Kelly Baum: Es gibt nur 19 Objekte in der Schau: Skulpturen, ein Relief und drei Fotografien. Darunter sind Arbeiten aus jeder Dekade seines Kariere, von den 70ern bis heute.

Boy with frog, 2009 Painted stainless steel: photograph by Robertz 

Da stehen zum Beispiel der große schneeweiße nackte Junge mit dem Frosch in der Hand in der Nähe eines silbernen Feldtraktors, den Ray bis auf die kleinste Schraube original in Aluminium nachgegossen hat. Beide Arbeiten beschäftigen sich unter anderem mit Kindheitserinnerungen.

Charles Ray am Met
Tractor, 2005 
Aluminum , photograph by Robertz

Kindheit, Nacktheit, erotische Nähe, Neugier

Wie auch die beiden aus schimmerndem Edelstahl gegossenen Figuren „Huck and Jim“. Die nach einem Motiv aus Mark Twains „Die Abenteuer des Huckleberry Finn“ imaginierte Szene zeigt den Schwarzen Jim aufrecht stehenden und in die Weite schauend, während  neben ihm der gebückte weiße Huck etwas lachend aus dem Wasser zieht. Beide Figuren sind nackt.

Huck and Jim, 2014, Stainless steel 
photograph by Josh White 
© Charles Ray, Courtesy Matthew Marks Gallery 

Kindheit, Nacktheit, erotische Nähe, Neugier – diese Themen sind immer wieder wichtige Elemente in Charles Rays Figuren. Kuratorin Kelly Baum:

Kelly Baum:  Bevor er mit „Huck and Jim“ begann, hat er sich gefragt, wie kann ich eine amerikanische Skulptur mit einem amerikanischen Thema für ein amerikanisches Museum machen. Ich finde es sehr aufschlussreich, dass er sich für Mark Twains Huckleberry Finn entschieden hat, einen Roman, in dem Sklaverei und rassistische Gewalt eine wichtige Rolle spielt. Amerika durch die Perspektive des Romans zu sehen, ist sehr provokativ. Er wollte aber auch die Beziehung zwischen einem versklavten schwarzen Mann und einem weißen Jungen, der von seinem Vater wegläuft, herausarbeiten. Beide suchen Freiheit.

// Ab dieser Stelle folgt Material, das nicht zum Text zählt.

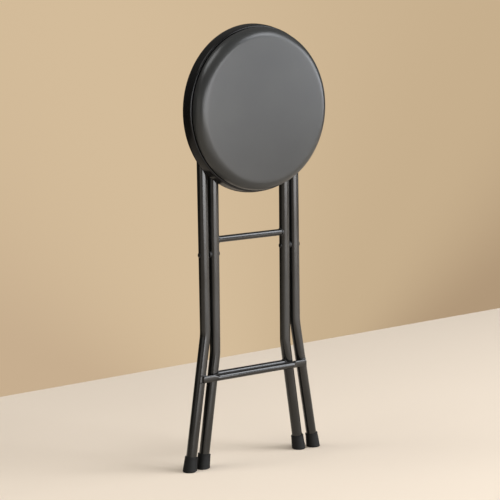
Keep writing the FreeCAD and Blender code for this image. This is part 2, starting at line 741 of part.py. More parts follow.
def catch_clip(side_name, side):
    """Make one moulded saddle that straddles the outer top bar when the stool is open."""
    body = doc.addObject("PartDesign::Body", f"clip_blank_{side_name}")
    groove = "(tube_radius + clip_clearance)"
    jaw = f"({groove} + clip_jaw)"
    flange = f"({jaw} + clip_flange)"
    shape = add_sketch(body, "YZ_Plane", "Saddle")
    outline = [
        (f"-{flange}", BOARD_BACK),
        (flange, BOARD_BACK),
        (flange, CLIP_FACE),
        (jaw, CLIP_FACE),
        (f"{jaw} - clip_mouth / 2", f"{CLIP_UP} - clip_reach"),
        (f"{groove} + clip_mouth", f"{CLIP_UP} - clip_reach"),
        (groove, CLIP_UP),
    ]
    outline += [(f"-({across})", up) for across, up in reversed(outline[2:])]
    add_polygon(shape, outline)
    pad(body, shape, "clip_width")
    saddle = add_sketch(body, "YZ_Plane", "Groove")
    add_circle(saddle, "0", CLIP_UP, groove)
    body.Tip = pocket_through(body, saddle, "clip_width")
    body.Placement = seat_place(side * worth("clip_place"), worth(CLIP_OUT) - hinge_drop, 0)
    keep(cut(f"Clip{side_name}", body, clip_screws), f"catch_clip_{side_name}")


for side_name, side in SIDES:
    hinge_bracket(side_name, side)
    catch_clip(side_name, side)

doc.recompute()
faults = [thing.Label for thing in doc.Objects if {"Invalid", "Error"} & set(thing.State)]
if faults:
    raise RuntimeError(f"these objects did not rebuild: {faults}")
for piece in pieces:
    if piece.Shape.isNull() or not piece.Shape.isValid() or not piece.Shape.Solids:
        raise RuntimeError(f"{piece.Label} has no valid solid")

for piece in pieces:
    piece.Shape.exportStep(f"parts/{piece.Label}.step")
    box = piece.Shape.BoundBox
    print(
        f"{piece.Label}: {len(piece.Shape.Solids)} solid(s), {piece.Shape.Volume:.0f} mm3,"
        f" X {box.XMin:.1f} to {box.XMax:.1f}, Y {box.YMin:.1f} to {box.YMax:.1f},"
        f" Z {box.ZMin:.1f} to {box.ZMax:.1f}"
    )
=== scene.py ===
"""The folding stool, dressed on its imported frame.

The bent tubes, the pan, the padded seat, the rubber feet, the pressed crossbar, the weld beads
and the screws are made here and stand for their plain solids. The sleeves, brackets and clips
are copies of their solids with rounded edges. The other solids keep their shape and get their
finish. Sizes are in millimetres in the classes and in metres in the scene.
"""
import logging
import math
from collections.abc import Iterable, Sequence
from dataclasses import dataclass
from enum import Enum
from typing import ClassVar

import bmesh
import bpy
import numpy
from bpy.types import ID, Material, Mesh, Node, NodeSocket as Socket, NodeTree, Object
from mathutils import Matrix, Quaternion, Vector


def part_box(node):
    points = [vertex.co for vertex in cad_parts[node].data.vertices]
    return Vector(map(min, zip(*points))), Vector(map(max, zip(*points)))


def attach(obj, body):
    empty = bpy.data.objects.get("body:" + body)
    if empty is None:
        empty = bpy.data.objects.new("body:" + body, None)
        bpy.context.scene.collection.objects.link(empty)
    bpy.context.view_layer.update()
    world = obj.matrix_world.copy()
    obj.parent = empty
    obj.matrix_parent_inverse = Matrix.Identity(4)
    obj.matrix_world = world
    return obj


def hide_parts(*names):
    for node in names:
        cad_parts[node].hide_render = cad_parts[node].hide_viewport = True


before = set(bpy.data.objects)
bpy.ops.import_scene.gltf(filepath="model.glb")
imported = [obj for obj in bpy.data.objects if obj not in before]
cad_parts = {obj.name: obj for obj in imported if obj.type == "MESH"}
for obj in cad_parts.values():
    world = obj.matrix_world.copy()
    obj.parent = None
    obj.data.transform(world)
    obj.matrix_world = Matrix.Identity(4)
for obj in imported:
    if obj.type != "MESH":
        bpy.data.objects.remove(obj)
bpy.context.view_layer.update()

logging.basicConfig(level=logging.INFO, format="%(message)s")
log = logging.getLogger("stool")

MM = 0.001
TUBE_RADIUS = 9.5
ROD_RADIUS = 6.0
MERGE_DISTANCE = 2e-6
Point = tuple[float, float, float]
Profile = list[tuple[float, float]]


class Body(Enum):
    """The three rigid bodies that pieces ride on."""

    INNER = "inner_frame"
    OUTER = "outer_frame"
    SEAT = "seat"


class Relief(Enum):
    """The fine relief that a surface takes from how it was made."""

    ORANGE_PEEL = "powder coat that has flowed out into low, soft waves"
    PEBBLE = "embossed vinyl with small rounded pebbles"
    SPARK = "a mould that was spark eroded, which leaves an even grit"
    DRAWN = "plating over wire that was drawn, with fine lines"


def linear(hex_colour: str) -> tuple[float, float, float, float]:
    """Turn an sRGB hex colour into linear RGBA.

    Args:
        hex_colour: the colour, such as "#2b2a28".

    Returns:
        The colour as the four numbers that a shader socket takes.
    """
    channels = [int(hex_colour[start : start + 2], 16) / 255 for start in (1, 3, 5)]
    red, green, blue = (
        value / 12.92 if value <= 0.04045 else ((value + 0.055) / 1.055) ** 2.4
        for value in channels
    )
    return red, green, blue, 1.0


def eased(value: float) -> float:
    """Hold a value within 0 and 1 and ease it in and out."""
    share = min(1.0, max(0.0, value))
    return share * share * (3 - 2 * share)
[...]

Huckleberry Finn als amerikanisches Dilemma

Mit der Wahl entschied sich Ray, das Rassismus und Gewalt, aber auch Freundschaft und Unschuld zu den zentralen Motiven Amerikas gehört. Während Jim im Roman nur klischiert dargestellt wird und Huck ihn sehr herablassend behandelt, macht Ray sie hier zu ebenbürtigen Figuren. Jim streckt seine Hand über Hucks gebeugten Rücken, in dem kleinen Abstand zwischen Hand und Rücken scheint eine ganze Welt aus Sehnsucht und Unmöglichkeit zu liegen.

Erzengel aus der Balance

In der Ausstellung sind auch ganz neue Arbeiten von Charles Ray zu sehen: zum Beispiel „Archangel“ – „Erzengel“ –  eine vier Meter hohe Figur aus Zedernholz. Sie zeigt die schlanke Gestalt eines halbnackten jungen Mannes mit hochgekrempelter Jeans und Flip Flops, der versucht mit weit ausgestreckten Armen auf einer kleinen Kiste sein Gleichgewicht zu finden. Die Arbeit wurde durch das Attentat auf die Redaktion von Charlie Hebdo in Paris inspiriert. Denn der Erzengel Gabriel wird in allen drei abrahamitischen Religionen verehrt. Kuratorin Kelly Baum:

Kelly Baum: Ich sehe in der Figur das Risiko zu Fallen. Die Art wie er auf der Box steht zeigt, dass er sein Gleichgewicht noch nicht gefunden hat. Er hat Schwierigkeiten es zu finden. Er wird zu einer Allegorie für die Welt, in der wie leben, der Mangel an Balance, das Gefühl zu haben, dass die Kräfte außer Kontrolle sind.

Archangel, 2021 
Cypress 
photograph by Takeru Koroda 
© Charles Ray, Courtesy Matthew Marks Gallery 

Den Ausstellungsmacher ist mit „Charles Ray: Figure Ground“ eine durchweg beeindruckende Schau gelungen, die trotz der relativ wenigen Arbeiten eine guten Überblick und tiefen Einblick in Charles Rays Schaffen gibt.

Die Ausstellung Charles Ray: Figure Ground ist noch bis zum 5. Juni zu sehen.